*REQUIRED TASK*. Take the lines from the one bearing "for thing in" to the one bearing "obj.parent = empty", inclusive, and reproduce them exactly; include no other line.

*GIVEN INFORMATION*.
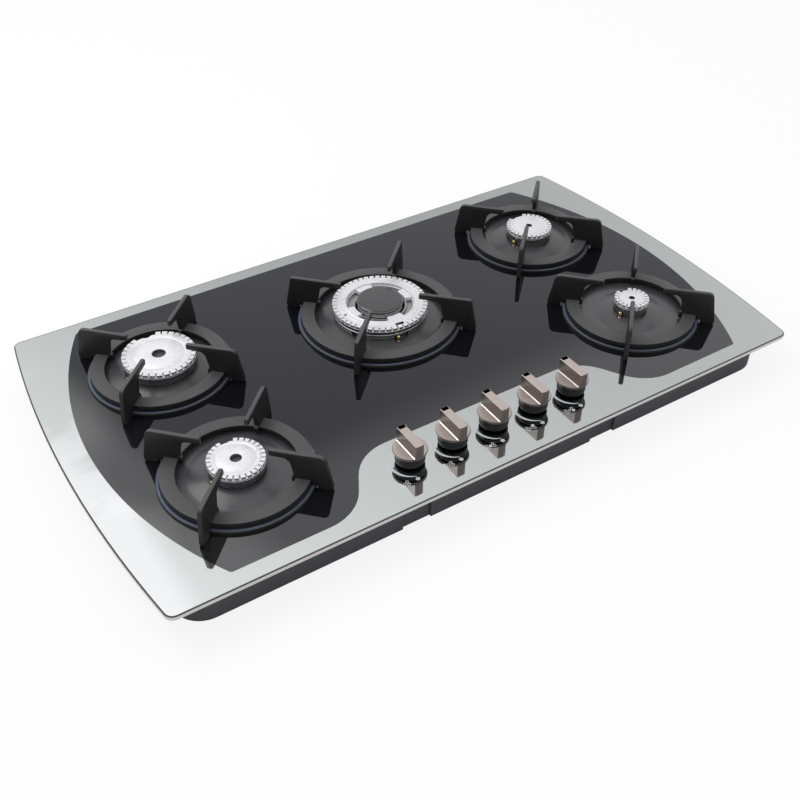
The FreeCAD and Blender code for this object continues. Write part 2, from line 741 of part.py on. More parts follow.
def make_burner_cap():
    """The enamelled cap on the middle burner."""
    body = new_body("burner_cap_middle")
    prism(body, "cap_disc", S.cap_radius, S.crown_top, S.crown_top + S.cap_thickness, S.cap_flats)
    bevel(body, S.crown_top + S.cap_thickness, S.cap_radius / 2, S.cap_edge)
    place(body, 0, S.middle_burner_y, glass_top)
    nodes.append(body)


def make_probes():
    """Spark electrodes with a ceramic shoulder, and thermocouples, standing on the tabs of the cups."""
    electrodes = []
    thermocouples = []
    foot = S.box_height
    for name, (across, along, _) in BURNERS.items():
        reach = probe_radius(name)
        spark_angle, heat_angle = probe_angles(name)
        electrode = new_body(f"electrode_{name}")
        shoulder = glass_top + S.electrode_shoulder
        prism(electrode, f"ceramic_{name}", S.electrode_radius, foot, shoulder, S.probe_flats)
        prism(electrode, f"spark_tip_{name}", S.electrode_tip_radius, shoulder, glass_top + S.electrode_top,
              S.probe_flats)
        place(electrode, across + reach * cosine(spark_angle), along + reach * sine(spark_angle))
        electrodes.append(electrode)
        thermocouple = new_body(f"thermocouple_{name}")
        prism(thermocouple, f"probe_{name}", S.thermocouple_radius, foot, glass_top + S.thermocouple_top,
              S.probe_flats)
        bevel(thermocouple, glass_top + S.thermocouple_top, S.thermocouple_radius / 2, S.thermocouple_radius / 4)
        place(thermocouple, across + reach * cosine(heat_angle), along + reach * sine(heat_angle))
        thermocouples.append(thermocouple)
    group("spark_electrodes", electrodes)
    group("thermocouples", thermocouples)


# ------------------------------------------------------------ pan supports


def make_pan_supports():
    """A ring over the tray's rim with four upright arms on the diagonals."""
    for name, (across, along, _) in BURNERS.items():
        ring_outer = tray_radius(name) - S.support_gap
        ring_inner = ring_outer - S.support_ring_width
        ring_foot = S.support_ring_top - S.support_ring_thickness
        tip = S.arm_tip_middle if is_middle(name) else S.arm_tip_side
        rim = tray_radius(name)
        body = new_body(f"pan_support_{name}")
        prism(body, f"ring_outside_{name}", ring_outer, ring_foot, S.support_ring_top, S.support_ring_flats)
        prism(body, f"ring_inside_{name}", ring_inner, ring_foot, S.support_ring_top, S.support_ring_flats, cut=True)
        arm = new_sketch(body, f"arm_profile_{name}", "XZ_Plane")
        heel = rim + S.arm_heel
        outline(arm, [
            (tip, S.arm_underside), (tip, S.support_top), (rim + S.arm_crest, S.support_top),
            (rim + S.arm_shoulder, S.support_top - S.arm_shoulder_drop), (heel, S.arm_heel_height),
            (heel - S.arm_foot_inset, 0), (heel - S.arm_foot_width - S.arm_foot_inset, 0),
            (rim + S.arm_clearance, ring_foot + S.arm_clearance), (ring_inner + 1, ring_foot + S.arm_clearance),
            (ring_inner, S.support_ring_top), (ring_inner - S.arm_throat, S.arm_underside - S.arm_throat),
            (ring_inner - S.arm_throat * 2, S.arm_underside)])
        plate = pad_both_ways(body, arm, S.arm_thickness)
        spread = body.newObject("PartDesign::PolarPattern", f"arms_{name}")
        spread.Originals = [plate]
        spread.Axis = (arm, ["V_Axis"])
        spread.Angle = 360
        spread.Occurrences = 4
        body.Tip = spread
        doc.recompute()
        place(body, across, along, glass_top, S.support_turn)
        nodes.append(body)


# ------------------------------------------------------- knobs and the taps


def plug_levels():
    """Foot and top of the hole in a tap that the plug turns in."""
    return S.tap_foot + S.tap_floor, S.tap_top - S.tap_roof


def make_knobs():
    """Five knobs, each a metal cap with its bar, a plastic skirt and the tap's spindle."""
    disc_top = glass_top + S.knob_disc_top
    disc_foot = disc_top - S.knob_disc_thickness
    bar_top = glass_top + S.bar_top
    skirt_foot = glass_top + S.skirt_gap
    stem_top = disc_foot + S.stem_reach
    stem_foot = plug_levels()[0] + S.plug_hole_floor + S.push_travel + S.plug_end_gap
    for number, (across, along) in enumerate(knob_places(), start=1):
        cap = new_body(f"knob_cap_{number}")
        prism(cap, f"knob_round_{number}", S.knob_radius, disc_foot, bar_top, S.knob_flats)
        sides = new_sketch(cap, f"knob_sides_{number}", "XY_Plane", bar_top)
        clear = S.knob_radius + 1
        rectangle(sides, S.bar_width / 2, -clear, clear, clear)
        rectangle(sides, -clear, -clear, -S.bar_width / 2, clear)
        pocket(cap, sides, bar_top - disc_top)
        pointer = new_sketch(cap, f"knob_pointer_{number}", "XY_Plane", bar_top)
        rectangle(pointer, -S.pointer_width / 2, S.knob_radius - S.pointer_length, S.pointer_width / 2, clear)
        pocket(cap, pointer, bar_top - disc_top)
        prism(cap, f"knob_socket_{number}", S.stem_radius + S.stem_fit, disc_foot, stem_top, S.small_flats, cut=True)
        place(cap, across, along)
        nodes.append(cap)

        skirt = new_body(f"knob_skirt_{number}")
        prism(skirt, f"skirt_round_{number}", S.skirt_radius, skirt_foot, disc_foot, S.knob_flats)
        prism(skirt, f"skirt_hole_{number}", S.stem_radius + S.stem_fit, skirt_foot, disc_foot, S.small_flats,
              cut=True)
        place(skirt, across, along)
        nodes.append(skirt)

        stem = new_body(f"valve_stem_{number}")
        prism(stem, f"stem_round_{number}", S.stem_radius, stem_foot, stem_top, S.small_flats)
        flat = new_sketch(stem, f"stem_flat_{number}", "XY_Plane", stem_top)
        rectangle(flat, S.stem_flat, -S.stem_radius, S.stem_radius + 1, S.stem_radius)
        pocket(stem, flat, S.stem_flat_length)
        place(stem, across, along)
        nodes.append(stem)


def make_valve_plugs():
    """The plugs that turn in the taps; the spindle slides in a hole in each one's top."""
    low, high = plug_levels()
    for number, (across, along) in enumerate(knob_places(), start=1):
        plug = new_body(f"valve_plug_{number}")
        foot = low + S.plug_end_gap
        top = high - S.plug_end_gap
        prism(plug, f"plug_round_{number}", S.plug_radius, foot, top, S.plug_flats)
        prism(plug, f"plug_hole_{number}", S.stem_radius + S.plug_gap, low + S.plug_hole_floor, top, S.small_flats,
              cut=True)
        place(plug, across, along)
        nodes.append(plug)


def tap_front():
    """Local Y of the tap's front face, which meets the manifold."""
    return -S.tap_depth / 2


def manifold_line():
    return -S.knob_row_y + tap_front() - S.manifold_radius


def make_taps():
    """Cast tap bodies: a block with a hole for the plug, a boss for the outlet pipe and a clamp screw."""
    low, high = plug_levels()
    # a hole with flats clears the plug that turns in it where its flats are nearest
    hole_radius = (S.plug_radius + S.plug_gap) / cosine(180 / S.plug_flats)
    taps = []
    screws = []
    for number, (across, along) in enumerate(knob_places(), start=1):
        tap = new_body(f"tap_body_{number}")
        block = new_sketch(tap, f"tap_block_{number}", "XY_Plane", S.tap_foot)
        rectangle(block, -S.tap_width / 2, tap_front(), S.tap_width / 2, S.tap_depth / 2)
        pad(tap, block, S.tap_top - S.tap_foot)
        boss_end = -S.tap_depth / 2 - S.outlet_length
        prism(tap, f"tap_outlet_{number}", S.outlet_radius, boss_end, -S.tap_depth / 2, S.pipe_flats,
              0, S.gas_level, plane="XZ_Plane")
        prism(tap, f"tap_hole_{number}", hole_radius, low, high, S.plug_flats, cut=True)
        prism(tap, f"tap_roof_hole_{number}", (S.stem_radius + S.roof_gap) / cosine(180 / S.small_flats), high,
              S.tap_top, S.small_flats, cut=True)
        place(tap, across, along)
        taps.append(tap)

        screw = new_body(f"tap_screw_{number}")
        prism(screw, f"screw_head_{number}", S.screw_head, S.tap_top, S.tap_top + S.screw_head_height, as_size(6))
        place(screw, across, along + tap_front() + S.screw_setback)
        screws.append(screw)
    group("tap_bodies", taps)
    group("tap_screws", screws)


# ----------------------------------------------------------------- gas way


def elbow(body, name, across, along, size):
    """A cube that joins two tubes at the gas level."""
    sketch = new_sketch(body, name, "XY_Plane", S.gas_level - size / 2)
    rectangle(sketch, across - size / 2, along - size / 2, across + size / 2, along + size / 2)
    return pad(body, sketch, size)


def tube_along_x(body, name, start, end, along, radius, flats):
    return prism(body, name, radius, start, end, flats, along, S.gas_level, plane="YZ_Plane")


def tube_along_y(body, name, start, end, across, radius, flats):
    return prism(body, name, radius, -end, -start, flats, across, S.gas_level, plane="XZ_Plane")


def make_manifold():
    """The gas rail along the front of the taps, and its branch to the inlet at the rear."""
    body = new_body("gas_manifold")
    line = manifold_line()
    start = -(S.knob_pitch * 2 + S.manifold_overhang)
    tube_along_x(body, "rail_run", start, S.inlet_x, line, S.manifold_radius, S.manifold_flats)
    elbow(body, "rail_elbow", S.inlet_x, line, S.manifold_elbow)
    tube_along_y(body, "branch_run", line, S.inlet_y - S.inlet_block / 2, S.inlet_x, S.manifold_radius,
                 S.manifold_flats)
    nodes.append(body)


def make_inlet():
    """The gas inlet: an elbow block with a male pipe thread that points down through the box's floor."""
    body = new_body("inlet_elbow")
    half = S.inlet_block / 2
    thread_foot = S.inlet_set_up
    block_foot = thread_foot + S.inlet_length
    thread = new_sketch(body, "inlet_thread", "XY_Plane", thread_foot)
    circle(thread, 0, 0, S.inlet_thread_radius)
    pad(body, thread, S.inlet_length)
    block = new_sketch(body, "inlet_block_outline", "XY_Plane", block_foot)
    rectangle(block, -half, -half, half, half)
    pad(body, block, S.gas_level + S.manifold_radius + S.inlet_set_up - block_foot)
    place(body, S.inlet_x, S.inlet_y)
    nodes.append(body)


def make_pipes_and_injectors():
    """One pipe from each tap: the outer pair to the front burners, the inner pair to the rear ones."""
    outlet_y = -S.knob_row_y + S.tap_depth / 2 + S.outlet_length
    feeds = {"rear_left": 1, "front_left": 0, "middle": 2, "rear_right": 3, "front_right": 4}
    taps = knob_places()
    pipes = []
    injectors = []
    for name, (across, along, gas_side) in BURNERS.items():
        tap_x = taps[feeds[name]][0]
        wall = burner_size("body_radius", name) * cosine(180 / S.small_flats)
        pipe = new_body(f"gas_pipe_{name}")
        if is_middle(name):
            tube_along_y(pipe, f"pipe_run_{name}", outlet_y, along - wall - S.injector_length, tap_x,
                         S.pipe_radius, S.pipe_flats)
        else:
            tube_along_y(pipe, f"pipe_run_{name}", outlet_y, along, tap_x, S.pipe_radius, S.pipe_flats)
            elbow(pipe, f"pipe_elbow_{name}", tap_x, along, S.pipe_elbow)
            side = 1 if gas_side == 0 else -1
            near_end = across + (wall + S.injector_length) * side
            first, last = (near_end, tap_x) if side > 0 else (tap_x, near_end)
            tube_along_x(pipe, f"pipe_branch_{name}", first, last, along, S.pipe_radius, S.pipe_flats)
        pipes.append(pipe)
        injector = new_body(f"injector_{name}")
        tube_along_x(injector, f"injector_round_{name}", wall, wall + S.injector_length, as_size(0),
                     S.injector_radius, S.pipe_flats)
        place(injector, across, along, 0, as_size(gas_side))
        injectors.append(injector)
    group("gas_pipes", pipes)
    group("injectors", injectors)


def make_ignition_module():
    body = new_body("ignition_module")
    case = new_sketch(body, "module_case", "XY_Plane")
    rectangle(case, -S.module_length / 2, -S.module_width / 2, S.module_length / 2, S.module_width / 2)
    pad(body, case, S.module_height)
    posts = new_sketch(body, "module_terminals", "XY_Plane", S.module_height)
    first = -(S.terminal_count - 1) * S.terminal_pitch / 2
    rectangle(posts, first - S.terminal_size / 2, -S.terminal_size / 2, first + S.terminal_size / 2,
              S.terminal_size / 2)
    post = pad(body, posts, S.terminal_height)
    row = body.newObject("PartDesign::LinearPattern", "module_terminal_row")
    row.Originals = [post]
    row.Direction = (posts, ["H_Axis"])
    bind(row, "Length", S.terminal_pitch * (S.terminal_count - 1))
    bind(row, "Occurrences", S.terminal_count)
    body.Tip = row
    doc.recompute()
    place(body, -S.module_x, -S.module_y, S.box_sheet)
    nodes.append(body)


make_glass_panel()
make_bottom_box()
make_seal()
make_rails()
make_drip_trays()
make_burner_cups()
make_side_heads()
make_middle_head()
make_inner_crown()
make_burner_cap()
make_probes()
make_pan_supports()
make_knobs()
make_valve_plugs()
make_taps()
make_manifold()
make_inlet()
make_pipes_and_injectors()
make_ignition_module()
doc.recompute()

for thing in doc.Objects:
    if "Invalid" in thing.State or "Error" in thing.State:
        raise ValueError(f"{thing.Label} did not recompute: {thing.State}")
for node in nodes:
    if node.Shape.isNull() or not node.Shape.isValid():
        raise ValueError(f"{node.Label} has no valid shape")

os.makedirs("parts", exist_ok=True)
for node in nodes:
    node.Shape.exportStep(f"parts/{node.Label}.step")
print(len(nodes), "nodes written")
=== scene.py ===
"""Looks of the gas cooktop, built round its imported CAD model. Pieces are drawn in millimetres."""

import math

import bmesh
import bpy
from bpy.props import FloatProperty, FloatVectorProperty, IntProperty, PointerProperty
from mathutils import Matrix, Vector
from mathutils.geometry import delaunay_2d_cdt


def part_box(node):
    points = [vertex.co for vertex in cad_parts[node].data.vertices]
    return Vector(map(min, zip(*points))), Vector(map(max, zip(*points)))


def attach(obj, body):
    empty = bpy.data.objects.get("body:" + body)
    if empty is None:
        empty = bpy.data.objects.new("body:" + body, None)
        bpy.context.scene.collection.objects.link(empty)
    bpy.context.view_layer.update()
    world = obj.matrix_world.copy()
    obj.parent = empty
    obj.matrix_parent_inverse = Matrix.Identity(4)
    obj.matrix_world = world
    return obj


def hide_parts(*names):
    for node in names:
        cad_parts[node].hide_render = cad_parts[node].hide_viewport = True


bl_info = {
    "name": "Gas cooktop looks",
    "version": (1, 0, 0),
    "blender": (4, 5, 0),
    "location": "3D View > Sidebar > Cooktop",
    "description": "Builds the visible pieces of a five burner gas cooktop over its CAD model",
    "category": "Object",
}

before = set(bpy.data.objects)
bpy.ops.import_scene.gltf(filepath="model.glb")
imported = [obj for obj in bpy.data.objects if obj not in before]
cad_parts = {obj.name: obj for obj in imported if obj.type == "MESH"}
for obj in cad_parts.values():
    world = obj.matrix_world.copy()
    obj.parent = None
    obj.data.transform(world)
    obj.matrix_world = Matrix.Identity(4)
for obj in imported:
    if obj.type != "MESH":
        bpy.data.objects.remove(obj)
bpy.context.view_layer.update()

MM = 0.001
GLASS_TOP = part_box("glass_panel")[1].z / MM
GLASS_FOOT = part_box("glass_panel")[0].z / MM
KNOB_ROW = (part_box("knob_cap_3")[0].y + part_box("knob_cap_3")[1].y) / 2 / MM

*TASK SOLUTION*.
for thing in doc.Objects:
    if "Invalid" in thing.State or "Error" in thing.State:
        raise ValueError(f"{thing.Label} did not recompute: {thing.State}")
for node in nodes:
    if node.Shape.isNull() or not node.Shape.isValid():
        raise ValueError(f"{node.Label} has no valid shape")

os.makedirs("parts", exist_ok=True)
for node in nodes:
    node.Shape.exportStep(f"parts/{node.Label}.step")
print(len(nodes), "nodes written")
=== scene.py ===
"""Looks of the gas cooktop, built round its imported CAD model. Pieces are drawn in millimetres."""

import math

import bmesh
import bpy
from bpy.props import FloatProperty, FloatVectorProperty, IntProperty, PointerProperty
from mathutils import Matrix, Vector
from mathutils.geometry import delaunay_2d_cdt


def part_box(node):
    points = [vertex.co for vertex in cad_parts[node].data.vertices]
    return Vector(map(min, zip(*points))), Vector(map(max, zip(*points)))


def attach(obj, body):
    empty = bpy.data.objects.get("body:" + body)
    if empty is None:
        empty = bpy.data.objects.new("body:" + body, None)
        bpy.context.scene.collection.objects.link(empty)
    bpy.context.view_layer.update()
    world = obj.matrix_world.copy()
    obj.parent = empty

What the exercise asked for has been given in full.